Recently, I saw a Yankees fan write that she wasn't scared of Youkilis at the plate. In fact, their exact words were, "if it’s the bottom of the ninth with a full count, I want Kevin up to bat". Now as someone who's been in the stands when Kevin's hit an incredible 2-out, game winning 2-run home run, I took offense to that. So I did a little research, and you might be surprised what I found out.
For the purposes of framing this argument, I'll use the old, played-out technique of Player A vs. Player B. And I apologize for doing this, but in this case, I think it's relative.
Player A hit .288/.390/.453 with 16 home runs and 83 RBI. They also hit .329/.429/.573 with runners scoring scoring position, driving in 67 runs in those 149 at bats.
Player B hit .322/.388/.452 with 12 home runs and 73 RBI. They also hit .354/.426/.456 with runners in scoring position, driving in 62 runs in those 147 at bats.
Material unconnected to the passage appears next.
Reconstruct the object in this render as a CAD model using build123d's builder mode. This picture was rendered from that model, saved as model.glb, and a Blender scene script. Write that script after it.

The numbers are eerily similar. I think most people would give the advantage to Player A. Even though he didn't hit for as much average he was more productive overall. As many may have already guessed based on the name of this article, the two players are Kevin Youkilis and Derek Jeter. And knowing that, an astute baseball fan can probably tell which player is which based on the averages and home run totals. But I doubt many baseball fans would have known that the two had such similar numbers.
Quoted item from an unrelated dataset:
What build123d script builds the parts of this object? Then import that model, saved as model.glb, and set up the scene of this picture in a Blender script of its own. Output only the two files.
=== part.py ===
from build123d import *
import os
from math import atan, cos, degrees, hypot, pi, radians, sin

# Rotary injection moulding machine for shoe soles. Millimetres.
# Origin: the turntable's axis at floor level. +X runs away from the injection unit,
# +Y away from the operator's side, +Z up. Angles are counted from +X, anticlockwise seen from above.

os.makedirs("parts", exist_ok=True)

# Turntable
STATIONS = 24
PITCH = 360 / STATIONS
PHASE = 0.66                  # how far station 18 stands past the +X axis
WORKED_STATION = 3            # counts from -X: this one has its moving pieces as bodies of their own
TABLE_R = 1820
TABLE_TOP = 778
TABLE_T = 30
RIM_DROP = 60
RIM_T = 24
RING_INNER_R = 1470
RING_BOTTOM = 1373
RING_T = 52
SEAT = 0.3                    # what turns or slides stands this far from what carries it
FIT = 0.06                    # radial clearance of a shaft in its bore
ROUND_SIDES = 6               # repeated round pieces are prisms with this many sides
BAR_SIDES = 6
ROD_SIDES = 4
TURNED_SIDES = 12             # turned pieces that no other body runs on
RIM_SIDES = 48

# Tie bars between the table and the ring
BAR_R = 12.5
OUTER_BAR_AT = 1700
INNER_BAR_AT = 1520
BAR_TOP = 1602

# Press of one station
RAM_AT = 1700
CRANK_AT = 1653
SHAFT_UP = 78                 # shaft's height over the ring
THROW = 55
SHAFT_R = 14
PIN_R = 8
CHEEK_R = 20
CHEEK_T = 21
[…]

Now knowing who the players are, Yankees fans may make the argument that while Youkilis drove in 10 more runs, Jeter scored 17 more runs. But that ignores the fact the Jeter had 558 at bats in the 2 spot of the order compared to Youkilis' 256. Over those at bats, Youkilis scored a run every 5.22 at bats. In that same spot in the order, Jeter scored a run every 6.2 at bats.
Now for another comparison. You already know who the players are, but this puts them on an even playing field without the name recognition of Jeter.
Player A has hit .309/.377/.469. in the postseason.
Player B has hit .373/.459/.725 in the postseason.
Judging by Jeter's reputation, I think most be inclined to put his name in place of the player with the better hitting line. And they'd be incorrect. Jeter is actually Player A. I concede here, Jeter has had a much longer history of doing well in the postseason. He has 495 postseson at bats compared to Youkilis' 51. But can you punish a player for what is out of his control? I don't think anyone would take Coco Crisp over Jacoby Ellsbury just because Crisp has had more at bats.
And now for another comparison, but this time I won't be masking the names. Kevin Youkilis won his first Gold Glove last year in his second year at first base. He made 0 errors in 1084 total chances at first. Among others at his position he ranked first in the majors in fielding percentage and sixth in Zone Rating.
On the other hand, Derek Jeter made 18 errors in 607 total chances. Among others at his position, he ranked 16th in the majors in fielding percentage and last in the majors in Zone Rating. From 2005 to 2007, the Bill James Handbook ranks Derek Jeter as the worst defensive shortstop in baseball.
Here a Yankees fan could make the point that while Youkilis is a much better fielder, Derek Jeter is much more valuable on the bases. And indeed, they'd have a point here. Although Jeter had a bad year on the bases in 2007, getting caught more than half as many times as he stole a base, Jeter typically steals about 22 bases a year and gets caught five or six times. Youkilis typically steals five or six bases and gets caught twice.
If you look at Win Shares, Jeter finished with 24 last year, while Youkilis finished with 20. Those are rather similar numbers, especially when you consider that Jeter had much more playing time and played more of that time in front of the heart of his team's batting order.
Considering everything, it would appear as if the abilities of Youkilis and Jeter are very similar. You could even make the argument that Youkilis was the better player last year. Youkilis is also much younger, and has much less major league experience. His abilities may improve over the years. And of course he costs a fraction as much as Jeter.
So next time a Yankees fan tells you they're not scared of Youkilis, you can tell them that you're not afraid of Jeter then. Cause Youkilis outhit Jeter last year, especially in Jeter's trademark areas: with runners in scoring position and in the postseason. Then you can tell them that Youk's goatee was boss.